Regional considerations

Regional representation is vital in a Canadian cabinet. Mr. Trudeau will be particularly anxious to ensure strong representation from Quebec, where the Liberals expanded their base, and the West, where the Liberals are relatively weak.

In Montreal, former mayoral candidate Mélanie Joly, who headed the Quebec advisory committee for Mr. Trudeau’s leadership campaign, is a shoo-in. Other possibilities in the area include Anju Dhillon, a Sikh lawyer, and Emmanuel Dubourg, a former member of Quebec’s National Assembly.

Any Liberal elected in a Prairie province is a strong contender for cabinet. One prominent Liberal candidate in the region is Jim Carr, a former provincial MLA and president of the Business Council of Manitoba. Another is Kent Hehr, a lawyer and former Liberal MLA who won in Calgary Centre. Mr. Hehr, who was left paralyzed in 1971 in a drive-by shooting, has been a prominent advocate for the rights of the disabled.

In British Columbia, contenders include Pamela Goldsmith-Jones, the former mayor of West Vancouver, Harjit Sajjan, a former police officer who did four tours of duty for the Canadian Forces, and Sukh Dhaliwal, a businessman and former MP.

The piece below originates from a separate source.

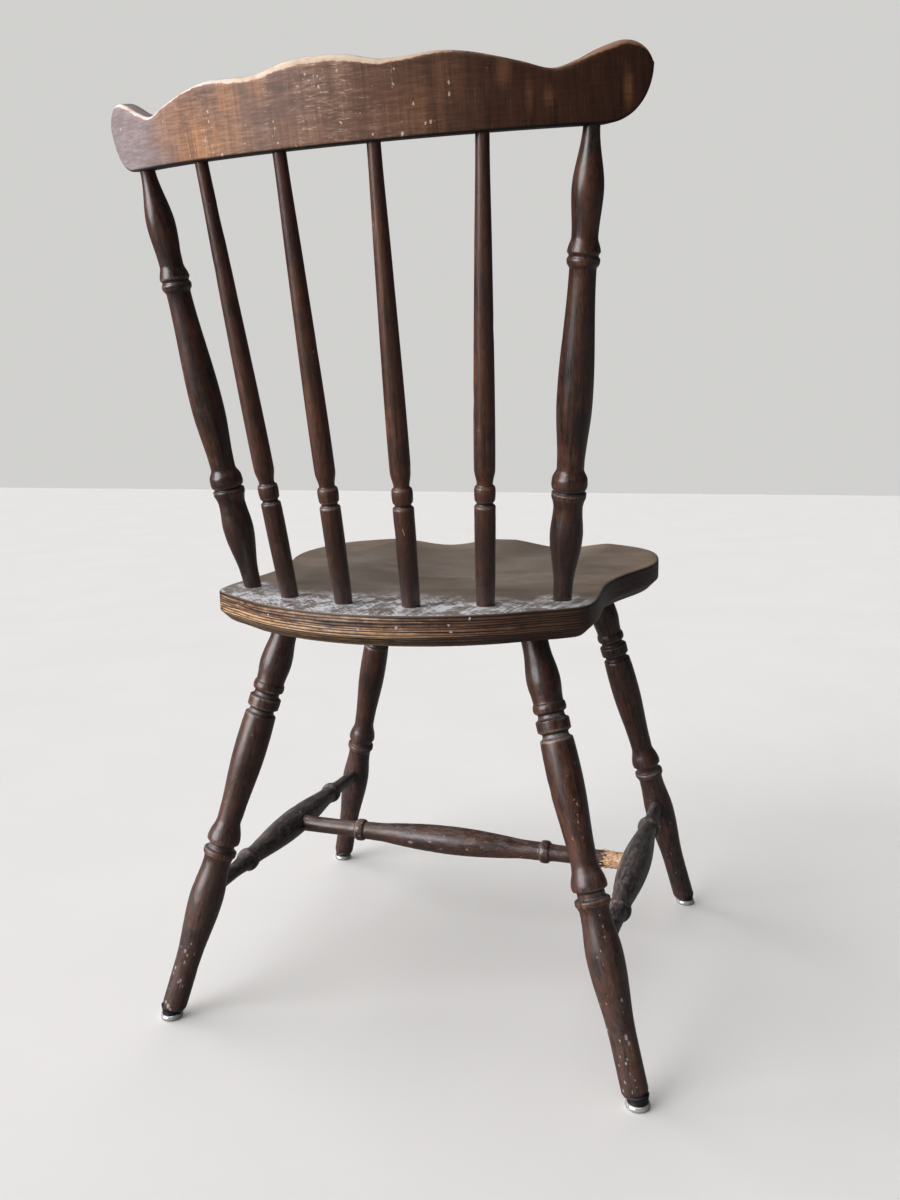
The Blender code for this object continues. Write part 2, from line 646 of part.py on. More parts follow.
def add_cross_stretcher(left, right, material):
    """The cross stretcher, shifted to the left so that its right tenon shows, in two equal sockets."""
    run = right["cross_point"] - left["cross_point"]
    half_span = run.length / 2.0
    centre = (left["cross_point"] + right["cross_point"]) / 2.0
    matrix = frame_along(centre - run.normalized() * CROSS_SHIFT, run)
    shoulder = turning_length(CROSS_HALF_TURNING)
    reach = half_span - CROSS_BEAD_INSET + CROSS_TENON_LENGTH
    half = turned_rows(CROSS_BELLY_DIAMETER, CROSS_HALF_TURNING)
    rows = mirrored(half + [(reach, CROSS_TENON_DIAMETER / 2.0)])
    add_turned("cross_stretcher", rows, STRETCHER_FACETS, PARTS, matrix, material)
    stop = reach + FIT_GAP
    add_socket(left["stretcher"], "left_cross_socket", CROSS_TENON_DIAMETER, -stop, -shoulder,
               STRETCHER_FACETS, matrix)
    deep = stop + 2.0 * CROSS_SHIFT
    add_socket(right["stretcher"], "right_cross_socket", CROSS_TENON_DIAMETER, shoulder, deep,
               STRETCHER_FACETS, matrix)


def centre_on_floor():
    """Move the whole chair so that the middle of its footprint box is the origin."""
    bpy.context.view_layer.update()
    depsgraph = bpy.context.evaluated_depsgraph_get()
    backs = []
    for item in PARTS.objects:
        ready = item.evaluated_get(depsgraph)
        backs += [(ready.matrix_world @ vertex.co).y for vertex in ready.data.vertices]
    middle = (min(backs) + max(backs)) / 2.0
    for item in bpy.data.objects:
        item.matrix_world = Matrix.Translation((0.0, -middle, 0.0)) @ item.matrix_world


def build_chair():
    seat_wood = make_material("seat_varnish", (0.115, 0.070, 0.052), 0.48)
    crest_wood = make_material("crest_varnish", (0.150, 0.075, 0.045), 0.42)
    post_wood = make_material("post_varnish", (0.060, 0.028, 0.022), 0.32)
    spindle_wood = make_material("spindle_varnish", (0.070, 0.034, 0.026), 0.34)
    leg_wood = make_material("leg_varnish", (0.055, 0.026, 0.020), 0.32)
    side_wood = make_material("side_stretcher_varnish", (0.065, 0.045, 0.038), 0.45)
    cross_wood = make_material("cross_stretcher_varnish", (0.085, 0.045, 0.036), 0.36)
    metal = make_material("glide_nickel", (0.78, 0.77, 0.74), 0.25, 1.0)
    soft = make_material("glide_cushion", (0.020, 0.020, 0.020), 0.60)
    steel = make_material("nail_steel", (0.55, 0.55, 0.55), 0.35, 1.0)

    seat = add_seat(seat_wood)
    crest = add_crest(crest_wood)
    add_uprights(seat, crest, post_wood, spindle_wood)
    corners = {}
    for place, axis in leg_axes().items():
        corners[place] = {"axis": axis, "leg": add_leg(place, axis, seat, leg_wood)}
        add_glide(place, axis, metal, soft, steel)
    sides = {side: add_side_stretcher(side, corners["rear_" + side], corners["front_" + side], side_wood)
             for side in ("left", "right")}
    add_cross_stretcher(sides["left"], sides["right"], cross_wood)
    centre_on_floor()


clear_objects()
PARTS = make_collection(OBJECT_NAME)
CUTTERS = make_collection("cutters")
build_chair()
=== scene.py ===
# %% [markdown]
# # A spindle-back chair whose dark varnish has worn
# The chair's solids were already drawn to size. This lesson dresses them: it reads each turned stick
# off its solid, turns it again with fine rounded beads, makes the dished seat and the bowed crest
# rail as smooth meshes, and gives every surface a finish with grain, scratches, chips and dust.

# %% Load the frame
import math
from types import SimpleNamespace

import bpy
import numpy as np
from mathutils import Matrix, Vector, noise


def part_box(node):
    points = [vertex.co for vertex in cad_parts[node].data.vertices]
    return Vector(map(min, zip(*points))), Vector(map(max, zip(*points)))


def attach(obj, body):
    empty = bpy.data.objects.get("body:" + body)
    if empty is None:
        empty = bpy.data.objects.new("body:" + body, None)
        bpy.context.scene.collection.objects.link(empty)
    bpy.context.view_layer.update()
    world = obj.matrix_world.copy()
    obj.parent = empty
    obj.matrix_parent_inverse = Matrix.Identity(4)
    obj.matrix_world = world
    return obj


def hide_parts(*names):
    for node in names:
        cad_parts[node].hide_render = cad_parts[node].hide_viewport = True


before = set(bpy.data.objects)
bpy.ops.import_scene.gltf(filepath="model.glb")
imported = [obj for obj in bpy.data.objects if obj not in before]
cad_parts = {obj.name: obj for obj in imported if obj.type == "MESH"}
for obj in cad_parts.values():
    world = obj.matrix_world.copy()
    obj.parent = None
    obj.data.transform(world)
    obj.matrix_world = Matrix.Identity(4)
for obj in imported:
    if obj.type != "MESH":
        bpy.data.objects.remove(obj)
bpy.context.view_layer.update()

# %% [markdown]
# ## Sums on shader sockets
# A finish is mostly arithmetic on masks: where the dust is, how far the varnish has rubbed away.
# It could be drawn node by node, but a formula reads better, so one small class wraps a socket and
# turns each Python operator into a Math node. A second class holds the material and adds nodes.


# %% A socket that can be added, multiplied and subtracted
class Mask:
    def __init__(self, finish, socket):
        self.finish = finish
        self.socket = socket

    def math(self, operation, *others, clamp=False):
        settings = {"operation": operation, "use_clamp": clamp}
        return self.finish.node("ShaderNodeMath", settings, dict(enumerate([self, *others])))

    def __add__(self, other):
        return self.math("ADD", other)

    def __radd__(self, other):
        return self.math("ADD", other)

    def __mul__(self, other):
        return self.math("MULTIPLY", other)

    def __rmul__(self, other):
        return self.math("MULTIPLY", other)

    def __sub__(self, other):
        return self.math("SUBTRACT", other)

    def __rsub__(self, other):
        return self.finish.node("ShaderNodeMath", {"operation": "SUBTRACT"}, {0: other, 1: self})

    def most(self, other):
        return self.math("MAXIMUM", other)

    def least(self, other):
        return self.math("MINIMUM", other)

    def clamped(self):
        return self.math("ADD", 0.0, clamp=True)

    def rise(self, low, high):
        """0 below low, 1 above high, and smooth between them; low may be the larger."""
        settings = {"interpolation_type": "SMOOTHSTEP"}
        values = {"Value": self, "From Min": low, "From Max": high}
        return self.finish.node("ShaderNodeMapRange", settings, values)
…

There is also Dominic LeBlanc, the veteran MP from New Brunswick, who is a close friend of Mr. Trudeau’s and will certainly be in cabinet, and Hunter Tootoo, a former Speaker of the Nunavut Legislative Assembly.

Experience

The new Liberal caucus includes many Canadians who were elected (or re-elected) to Parliament after distinguished careers. Those MPs include former astronaut Marc Garneau; former Toronto police chief Bill Blair; Jody Wilson-Raybould, a former Crown attorney and senior figure in the B.C. Assembly of First Nations; business executive Bill Morneau from Toronto Centre; journalist and Trudeau adviser Chrystia Freeland; and former Canadian Forces lieutenant-general Andrew Leslie in Ottawa.
 
Brihard said:
I'm very curious to see how Harjit Sajjan will be employed, he should be a shoe-in for fast elevation to cabinet, and his pedigree is impressive. Eleven year police officer in Vancouver South specializing in gangs, CO of a reserve regiment with 4 tours, an OMM, MSM, MID, and a ton of intelligence experience overseas. First generation naturalized Canadian, married to a doctor, strong ties in Vancouver's Sikh community...

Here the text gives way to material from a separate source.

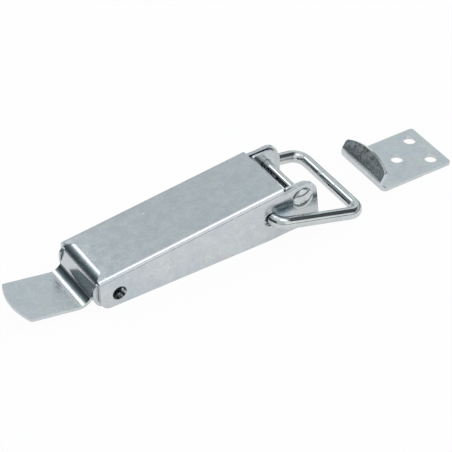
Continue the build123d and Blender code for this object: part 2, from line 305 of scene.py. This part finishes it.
def floor_material():
    """A pale floor that glows to the camera and in reflections; the rest takes the shadows."""
    material, tree = new_material("floor_white")
    shader = tree.nodes["Principled BSDF"]
    shader.inputs["Base Color"].default_value = (*FLOOR_COLOUR, 1)
    shader.inputs["Roughness"].default_value = FLOOR_ROUGHNESS
    shader.inputs["Specular IOR Level"].default_value = 0.0
    path = new_node(tree, "ShaderNodeLightPath")
    mirrored = new_node(tree, "ShaderNodeMath", operation="MAXIMUM")
    tree.links.new(path.outputs["Is Glossy Ray"], mirrored.inputs[0])
    tree.links.new(path.outputs["Is Transmission Ray"], mirrored.inputs[1])
    mirror_share = new_node(tree, "ShaderNodeMath", operation="MULTIPLY")
    mirror_share.inputs[1].default_value = MIRROR_GLOW
    tree.links.new(mirrored.outputs[0], mirror_share.inputs[0])
    share = new_node(tree, "ShaderNodeMath", operation="MULTIPLY_ADD")
    share.inputs[1].default_value = CAMERA_GLOW
    tree.links.new(path.outputs["Is Camera Ray"], share.inputs[0])
    tree.links.new(mirror_share.outputs[0], share.inputs[2])
    glow = new_node(tree, "ShaderNodeEmission", {"Color": (1, 1, 1, 1), "Strength": 1.0})
    mix = new_node(tree, "ShaderNodeMixShader")
    tree.links.new(share.outputs[0], mix.inputs[0])
    tree.links.new(shader.outputs[0], mix.inputs[1])
    tree.links.new(glow.outputs[0], mix.inputs[2])
    tree.links.new(mix.outputs[0], tree.nodes["Material Output"].inputs["Surface"])
    return material


def stage_mesh(name, points, faces, material):
    """A studio sheet that isn't part of the object."""
    mesh = bpy.data.meshes.new(name)
    mesh.from_pydata(points, [], faces)
    mesh.materials.append(material)
    obj = bpy.data.objects.new(name, mesh)
    bpy.context.scene.collection.objects.link(obj)
    return obj


corners = [(x * FLOOR_HALF, y * FLOOR_HALF, 0) for x, y in ((-1, -1), (1, -1), (1, 1), (-1, 1))]
floor = stage_mesh("floor", corners, [(0, 1, 2, 3)], floor_material())
floor.location.z = -FLOOR_DROP


# ---- Studio: cards and flags that only reflections see -------------------------------------------

FLAG_STEPS = 36


def flag(name, azimuths, levels, radius, shades):
    """A curved card or flag around the object, invisible to the camera.

    azimuths and levels are (from, to) in degrees; shades run from its foot to its top.
    """
    material, tree = new_material(name)
    tree.nodes.remove(tree.nodes["Principled BSDF"])
    shade = new_node(tree, "ShaderNodeVertexColor", layer_name="shade")
    glow = new_node(tree, "ShaderNodeEmission", {"Strength": 1.0})
    tree.links.new(shade.outputs["Color"], glow.inputs["Color"])
    tree.links.new(glow.outputs[0], tree.nodes["Material Output"].inputs["Surface"])

    rows = len(shades)
    points, faces, colours = [], [], []
    for i in range(FLAG_STEPS + 1):
        turn = math.radians(azimuths[0] + (azimuths[1] - azimuths[0]) * i / FLAG_STEPS)
        for j, colour in enumerate(shades):
            rise = math.radians(levels[0] + (levels[1] - levels[0]) * j / (rows - 1))
            points.append((
                radius * math.cos(turn) * math.cos(rise),
                radius * math.sin(turn) * math.cos(rise),
                radius * math.sin(rise),
            ))
            colours.append((*colour, 1))
    for i in range(FLAG_STEPS):
        for j in range(rows - 1):
            k = i * rows + j
            faces.append((k, k + 1, k + rows + 1, k + rows))

    obj = stage_mesh(name, points, faces, material)
    layer = obj.data.color_attributes.new("shade", "FLOAT_COLOR", "POINT")
    for i, colour in enumerate(colours):
        layer.data[i].color = colour
    obj.visible_camera = False
    obj.visible_diffuse = False
    obj.visible_shadow = False


DARK = (0.034, 0.042, 0.047)
DUSK = (0.075, 0.088, 0.092)
TEAL = (0.07, 0.13, 0.145)
GREY = (0.40, 0.44, 0.45)
PALE = (0.70, 0.755, 0.765)
WHITE = (0.95, 0.97, 0.97)
flag("flag_left", (114, 215), (0, 45), 0.9, [DARK, DARK, DARK, DUSK, TEAL, GREY])
flag("flag_near", (-42, 24), (18, 52), 0.9, [GREY, DUSK, DUSK, DUSK, GREY])
flag("card_far", (26, 63), (8, 43), 0.92, [PALE] * 3)
flag("card_near", (-92, -45), (6, 50), 0.92, [WHITE] * 3)
flag("horizon", (-180, 180), (0, 7), 0.30, [DARK, DUSK, GREY])


# ---- Studio: lamps and world ---------------------------------------------------------------------

def softbox(name, centre, size, radiance, level=False):
    """A rectangular lamp that faces the object, or straight down if level.

    radiance is how bright its face looks.
    """
    data = bpy.data.lights.new(name, "AREA")
    data.shape = "RECTANGLE"
    data.size, data.size_y = size
    data.energy = radiance * math.pi * size[0] * size[1]
    lamp = bpy.data.objects.new(name, data)
    lamp.location = centre
    if not level:
        lamp.rotation_euler = Vector(centre).to_track_quat("Z", "Y").to_euler()
    bpy.context.scene.collection.objects.link(lamp)


softbox("overhead", (0.10, -0.02, 0.80), (0.56, 0.66), 0.38)
softbox("fold_strip", (0.18, -0.23, 0.62), (0.34, 0.20), 2.0, level=True)
softbox("far_side", (-0.05, 0.72, 0.86), (0.30, 0.26), 2.0)

WORLD_COLOUR = (0.60, 0.65, 0.665)
world = bpy.data.worlds.new("studio")
world.use_nodes = True
background = world.node_tree.nodes["Background"]
background.inputs["Color"].default_value = (*WORLD_COLOUR, 1)
background.inputs["Strength"].default_value = 1.0
bpy.context.scene.world = world


# ---- Camera, fitted to the photograph ------------------------------------------------------------

FRAME_PX = 452
FOCAL_PX = 2032
SENSOR_WIDTH = 36.0
NEAREST_SEEN = 0.01
EYE = (-0.30575, -0.51026, 0.51315)
RIGHTWARD = (0.8413, -0.5405, 0)
BACKWARD = (-0.4134, -0.6434, 0.6443)

camera_data = bpy.data.cameras.new("camera")
camera_data.sensor_fit = "HORIZONTAL"
camera_data.sensor_width = SENSOR_WIDTH
camera_data.lens = FOCAL_PX / FRAME_PX * SENSOR_WIDTH
camera_data.clip_start = NEAREST_SEEN
camera = bpy.data.objects.new("camera", camera_data)
bpy.context.scene.collection.objects.link(camera)
back = Vector(BACKWARD).normalized()
up = back.cross(Vector(RIGHTWARD).normalized()).normalized()
right = up.cross(back)
turn = Matrix((right, up, back)).transposed().to_4x4()
camera.matrix_world = Matrix.Translation(Vector(EYE)) @ turn
bpy.context.scene.camera = camera
bpy.context.scene.view_settings.view_transform = "Standard"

https://harjitsajjan.liberal.ca/biography/

Your making the classic mistake of judging a person based on demonstrated competence and ability. In the progressive/Liberal worldview what counts will be things like gender & ethnic background, followed by geography. And if Gerald Butts thinks he is a malleable tool for the job.

There will be lots of very talented & deserving people overlooked because the don't fit a tick in the box.